Paola citou o livro Martelo das Feiticeiras que traz a primeira estrutura de código penal que se tem conhecimento – Malleus Maleficarum – e que foi amplamente usada durante toda a inquisição na Europa e nas colônias europeias. Todo esse aparato para manter sobre forte controle o corpo e o comportamento social da mulher que deveria ser obediente ao patriarca ou, mais diretamente, ao Estado.

“Se a gente pensa hoje nessa trajetória histórica, a gente passa a entender que as regras do patriarcado também, de alguma forma, foram as regras penais de controle pela lei.

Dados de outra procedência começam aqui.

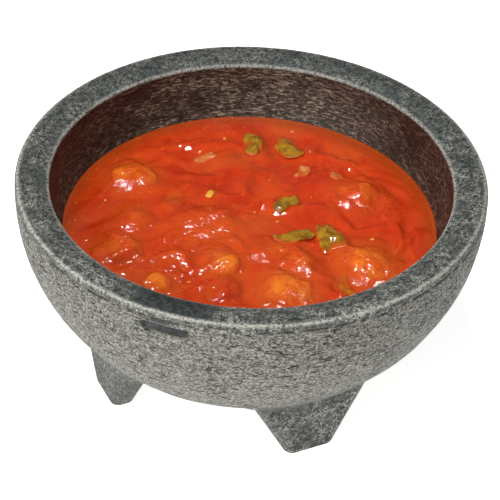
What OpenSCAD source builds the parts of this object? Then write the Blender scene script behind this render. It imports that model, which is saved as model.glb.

Uma coisa que eu costumo falar muito é sobre esse resquício de violência doméstica que vivemos até hoje no Brasil. Durante o período colonial, se autorizava legalmente o marido a matar a mulher caso a encontrasse estado de adultério. Isso foi um artigo que perdurou durante anos no Brasil”. O contrário, obviamente, não era permitido.
Para a pesquisadora, as servidoras das instituições judiciárias precisam se apropriar do sistema e lutar por uma Justiça que promova a igualdade de gênero e rompa com a divisão sexual do trabalho.

Encerrando, Ana Paula Cusinato pontuou para a necessidade de um debate transversal que traga para o centro o debate sobre a mulher no contexto de classe. ‘Nós precisamos nos colocar como mãe mulheres trabalhadoras. E mulheres antirracistas, anticapacitistas, LGBT, enfim, como mulheres que debatem o meio ambiente e como ativistas de direitos. Mas, em todas essas falas, precisamos nos reconhecer como parte trabalhadora. Penso que esse hoje é o nosso maior desafio”.

 

Manuella Soares, jornalista, especial para o Sisejufe.